Let's say you have a functor like for example Just 4 and you wanted to apply a function on that functor for example (*2). So you try something like this:
main = print $ (*2) (Just 4)
And you'll get an error:
No instance for (Num (Maybe a0)) arising from an operator section
• In the expression: * 2
Ok that fails. To make (*2) work with Just 4 you can lift it with the help of fmap.
The type signature of fmap:
fmap :: (a -> b) -> f a -> f b
Link:
https://hackage.haskell.org/package/base-4.16.0.0/docs/Prelude.html#v:fmap
The fmap function takes an a -> b function, and a functor. It applies the a -> b function to the functor value to produce f b.

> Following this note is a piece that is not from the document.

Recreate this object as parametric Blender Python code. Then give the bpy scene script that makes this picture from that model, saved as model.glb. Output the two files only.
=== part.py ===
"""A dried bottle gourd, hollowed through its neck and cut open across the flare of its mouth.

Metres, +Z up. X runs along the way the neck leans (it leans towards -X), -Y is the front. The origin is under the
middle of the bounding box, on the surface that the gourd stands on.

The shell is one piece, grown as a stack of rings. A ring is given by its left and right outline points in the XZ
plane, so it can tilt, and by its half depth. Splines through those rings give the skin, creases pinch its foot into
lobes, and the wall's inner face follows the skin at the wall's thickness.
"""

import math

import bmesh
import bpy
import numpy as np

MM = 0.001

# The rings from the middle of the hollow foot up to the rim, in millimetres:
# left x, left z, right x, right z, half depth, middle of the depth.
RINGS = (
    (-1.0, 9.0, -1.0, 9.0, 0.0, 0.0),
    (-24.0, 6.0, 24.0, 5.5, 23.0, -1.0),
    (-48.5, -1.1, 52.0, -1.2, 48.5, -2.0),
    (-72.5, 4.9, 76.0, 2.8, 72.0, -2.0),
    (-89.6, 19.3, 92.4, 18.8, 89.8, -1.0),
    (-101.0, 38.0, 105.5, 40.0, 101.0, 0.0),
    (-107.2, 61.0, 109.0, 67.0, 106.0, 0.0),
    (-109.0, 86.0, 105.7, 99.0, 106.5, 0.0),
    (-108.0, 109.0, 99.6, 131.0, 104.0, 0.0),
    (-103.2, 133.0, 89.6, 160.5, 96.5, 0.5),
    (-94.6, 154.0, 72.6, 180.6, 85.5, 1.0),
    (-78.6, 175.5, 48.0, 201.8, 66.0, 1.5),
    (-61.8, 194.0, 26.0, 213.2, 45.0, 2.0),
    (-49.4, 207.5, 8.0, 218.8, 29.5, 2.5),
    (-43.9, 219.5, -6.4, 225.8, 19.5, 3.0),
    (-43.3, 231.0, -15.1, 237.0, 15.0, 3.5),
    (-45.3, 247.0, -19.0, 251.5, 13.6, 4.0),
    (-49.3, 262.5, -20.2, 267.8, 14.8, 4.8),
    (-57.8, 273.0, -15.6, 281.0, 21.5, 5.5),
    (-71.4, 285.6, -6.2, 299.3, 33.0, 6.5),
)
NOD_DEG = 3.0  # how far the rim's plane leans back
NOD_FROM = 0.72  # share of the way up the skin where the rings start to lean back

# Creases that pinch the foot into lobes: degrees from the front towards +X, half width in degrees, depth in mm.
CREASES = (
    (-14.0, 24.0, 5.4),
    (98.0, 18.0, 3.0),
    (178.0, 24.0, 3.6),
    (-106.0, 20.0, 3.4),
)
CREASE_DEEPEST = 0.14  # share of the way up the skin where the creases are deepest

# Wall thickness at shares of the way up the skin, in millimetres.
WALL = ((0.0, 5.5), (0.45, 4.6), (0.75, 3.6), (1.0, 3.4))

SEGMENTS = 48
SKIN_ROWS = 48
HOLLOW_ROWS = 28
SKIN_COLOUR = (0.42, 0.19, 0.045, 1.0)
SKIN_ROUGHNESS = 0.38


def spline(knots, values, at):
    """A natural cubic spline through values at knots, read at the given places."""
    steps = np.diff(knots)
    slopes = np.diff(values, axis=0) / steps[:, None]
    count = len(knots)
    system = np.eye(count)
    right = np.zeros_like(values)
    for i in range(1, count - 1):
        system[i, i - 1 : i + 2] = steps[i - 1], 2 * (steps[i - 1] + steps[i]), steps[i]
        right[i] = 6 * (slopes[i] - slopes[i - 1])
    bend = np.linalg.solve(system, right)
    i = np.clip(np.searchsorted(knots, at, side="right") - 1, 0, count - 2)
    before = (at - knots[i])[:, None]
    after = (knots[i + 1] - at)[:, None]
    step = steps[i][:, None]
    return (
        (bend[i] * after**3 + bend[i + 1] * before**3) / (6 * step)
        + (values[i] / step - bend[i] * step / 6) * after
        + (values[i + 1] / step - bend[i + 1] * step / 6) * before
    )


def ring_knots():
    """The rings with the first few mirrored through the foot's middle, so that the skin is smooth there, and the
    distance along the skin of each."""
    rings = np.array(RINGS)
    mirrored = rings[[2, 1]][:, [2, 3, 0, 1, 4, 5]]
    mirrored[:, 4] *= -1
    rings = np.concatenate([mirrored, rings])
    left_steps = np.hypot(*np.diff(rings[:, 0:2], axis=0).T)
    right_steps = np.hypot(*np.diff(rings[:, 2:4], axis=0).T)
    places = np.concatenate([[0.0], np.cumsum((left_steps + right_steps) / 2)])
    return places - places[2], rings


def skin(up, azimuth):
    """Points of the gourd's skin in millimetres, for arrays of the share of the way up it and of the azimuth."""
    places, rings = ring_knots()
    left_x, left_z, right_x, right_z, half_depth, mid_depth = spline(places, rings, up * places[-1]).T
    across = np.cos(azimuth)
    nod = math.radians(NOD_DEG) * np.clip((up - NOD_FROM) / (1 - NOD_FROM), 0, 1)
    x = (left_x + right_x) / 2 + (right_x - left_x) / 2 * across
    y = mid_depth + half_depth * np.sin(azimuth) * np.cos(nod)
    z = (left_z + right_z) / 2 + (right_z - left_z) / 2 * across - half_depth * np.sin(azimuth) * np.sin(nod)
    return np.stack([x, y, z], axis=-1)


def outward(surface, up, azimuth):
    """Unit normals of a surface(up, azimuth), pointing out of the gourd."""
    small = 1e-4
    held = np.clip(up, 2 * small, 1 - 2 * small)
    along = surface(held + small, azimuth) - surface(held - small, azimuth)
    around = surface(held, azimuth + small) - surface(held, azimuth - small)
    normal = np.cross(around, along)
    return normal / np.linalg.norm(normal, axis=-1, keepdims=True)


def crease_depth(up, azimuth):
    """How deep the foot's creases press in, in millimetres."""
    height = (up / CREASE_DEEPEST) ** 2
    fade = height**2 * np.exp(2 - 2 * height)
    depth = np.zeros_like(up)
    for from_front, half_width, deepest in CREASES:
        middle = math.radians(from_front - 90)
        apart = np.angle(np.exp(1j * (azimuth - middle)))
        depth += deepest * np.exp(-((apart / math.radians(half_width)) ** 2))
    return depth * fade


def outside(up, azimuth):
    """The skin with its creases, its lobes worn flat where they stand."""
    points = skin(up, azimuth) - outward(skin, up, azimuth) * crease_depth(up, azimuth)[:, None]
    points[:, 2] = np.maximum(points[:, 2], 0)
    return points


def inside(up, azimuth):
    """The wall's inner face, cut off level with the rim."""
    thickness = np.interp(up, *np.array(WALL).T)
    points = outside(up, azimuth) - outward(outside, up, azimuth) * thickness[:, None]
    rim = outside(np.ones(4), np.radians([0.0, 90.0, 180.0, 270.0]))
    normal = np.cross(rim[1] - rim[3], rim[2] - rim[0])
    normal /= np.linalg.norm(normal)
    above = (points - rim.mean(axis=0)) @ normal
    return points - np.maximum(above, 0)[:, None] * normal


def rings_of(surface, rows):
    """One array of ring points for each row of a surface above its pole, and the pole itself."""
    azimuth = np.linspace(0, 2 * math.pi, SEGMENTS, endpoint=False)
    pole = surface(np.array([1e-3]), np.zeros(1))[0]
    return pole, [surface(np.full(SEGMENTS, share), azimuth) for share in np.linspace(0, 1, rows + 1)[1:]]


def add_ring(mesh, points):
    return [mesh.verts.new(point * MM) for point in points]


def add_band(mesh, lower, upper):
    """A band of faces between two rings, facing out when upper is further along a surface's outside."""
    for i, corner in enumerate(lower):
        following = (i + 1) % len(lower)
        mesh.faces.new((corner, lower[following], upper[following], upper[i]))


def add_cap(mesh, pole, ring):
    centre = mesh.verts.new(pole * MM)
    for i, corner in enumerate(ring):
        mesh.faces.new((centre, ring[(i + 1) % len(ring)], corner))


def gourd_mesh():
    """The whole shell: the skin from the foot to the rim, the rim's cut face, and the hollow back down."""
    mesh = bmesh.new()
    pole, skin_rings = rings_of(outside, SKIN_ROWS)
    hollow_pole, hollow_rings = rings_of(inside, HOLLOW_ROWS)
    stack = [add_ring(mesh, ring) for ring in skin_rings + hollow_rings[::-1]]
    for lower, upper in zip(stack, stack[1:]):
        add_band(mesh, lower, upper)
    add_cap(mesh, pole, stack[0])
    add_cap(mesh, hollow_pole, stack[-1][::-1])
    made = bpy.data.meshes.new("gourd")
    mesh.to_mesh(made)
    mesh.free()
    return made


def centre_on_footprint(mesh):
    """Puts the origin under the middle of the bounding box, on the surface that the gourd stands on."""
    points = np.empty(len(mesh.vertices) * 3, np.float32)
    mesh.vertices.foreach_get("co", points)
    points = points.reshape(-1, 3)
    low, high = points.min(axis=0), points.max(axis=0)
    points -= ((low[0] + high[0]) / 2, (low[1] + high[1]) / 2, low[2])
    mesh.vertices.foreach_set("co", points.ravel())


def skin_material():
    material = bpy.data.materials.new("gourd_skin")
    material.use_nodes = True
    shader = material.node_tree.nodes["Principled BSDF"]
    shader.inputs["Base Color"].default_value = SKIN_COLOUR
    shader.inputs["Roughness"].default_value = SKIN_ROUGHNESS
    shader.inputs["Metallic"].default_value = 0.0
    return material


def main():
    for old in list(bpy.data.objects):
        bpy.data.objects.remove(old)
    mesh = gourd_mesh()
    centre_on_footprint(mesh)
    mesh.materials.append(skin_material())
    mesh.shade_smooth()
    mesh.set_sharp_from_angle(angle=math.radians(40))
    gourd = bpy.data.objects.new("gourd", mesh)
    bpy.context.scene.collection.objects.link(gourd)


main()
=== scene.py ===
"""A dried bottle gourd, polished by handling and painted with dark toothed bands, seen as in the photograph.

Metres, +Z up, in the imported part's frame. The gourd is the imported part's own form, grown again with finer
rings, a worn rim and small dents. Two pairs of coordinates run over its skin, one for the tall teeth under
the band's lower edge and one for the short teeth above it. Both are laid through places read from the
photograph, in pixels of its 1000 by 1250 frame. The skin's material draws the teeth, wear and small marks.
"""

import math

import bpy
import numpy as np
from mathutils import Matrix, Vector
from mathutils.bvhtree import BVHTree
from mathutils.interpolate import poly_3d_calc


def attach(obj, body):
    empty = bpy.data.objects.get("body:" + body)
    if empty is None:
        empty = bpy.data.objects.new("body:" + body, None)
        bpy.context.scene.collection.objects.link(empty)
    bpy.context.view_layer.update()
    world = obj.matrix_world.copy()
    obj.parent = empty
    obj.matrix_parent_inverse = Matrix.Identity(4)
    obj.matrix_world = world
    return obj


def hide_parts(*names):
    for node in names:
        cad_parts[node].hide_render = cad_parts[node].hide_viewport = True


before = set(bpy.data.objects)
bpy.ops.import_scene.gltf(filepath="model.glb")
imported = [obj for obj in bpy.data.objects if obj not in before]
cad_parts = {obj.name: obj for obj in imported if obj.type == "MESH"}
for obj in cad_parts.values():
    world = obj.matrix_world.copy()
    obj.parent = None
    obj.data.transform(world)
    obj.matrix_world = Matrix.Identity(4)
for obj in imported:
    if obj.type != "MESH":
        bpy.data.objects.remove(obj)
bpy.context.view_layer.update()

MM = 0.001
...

In other words, the a -> b function is being made compatible with the functor. The act of transforming a function to make it compatible is lifting.
In o.o.p. terms this is called an adapter.
So fmap is a lifting function.
main = print $ fmap (*2) (Just 4)
This produces:
Just 8

According to this shiny tutorial, a functor is some container (like Maybe<a>, List<a> or Tree<a> that can store elements of some another type, a). I have used Java generics notation, <a>, for element type a and think of the elements as berries on the tree Tree<a>. There is a function fmap, which takes an element conversion function, a->b and container functor<a>. It applies a->b to every element of the container effectively converting it into functor<b>. When only first argument is supplied, a->b, fmap waits for the functor<a>. That is, supplying a->b alone turns this element-level function into the function functor<a> -> functor<b> that operates over containers. This is called lifting of the function. Because the container is also called a functor, the Functors rather than Monads are a prerequisite for the lifting. Monads are sort of "parallel" to lifting. Both rely on the Functor notion and do f<a> -> f<b>. The difference is that lifting uses a->b for the conversion whereas Monad requires the user to define a -> f<b>.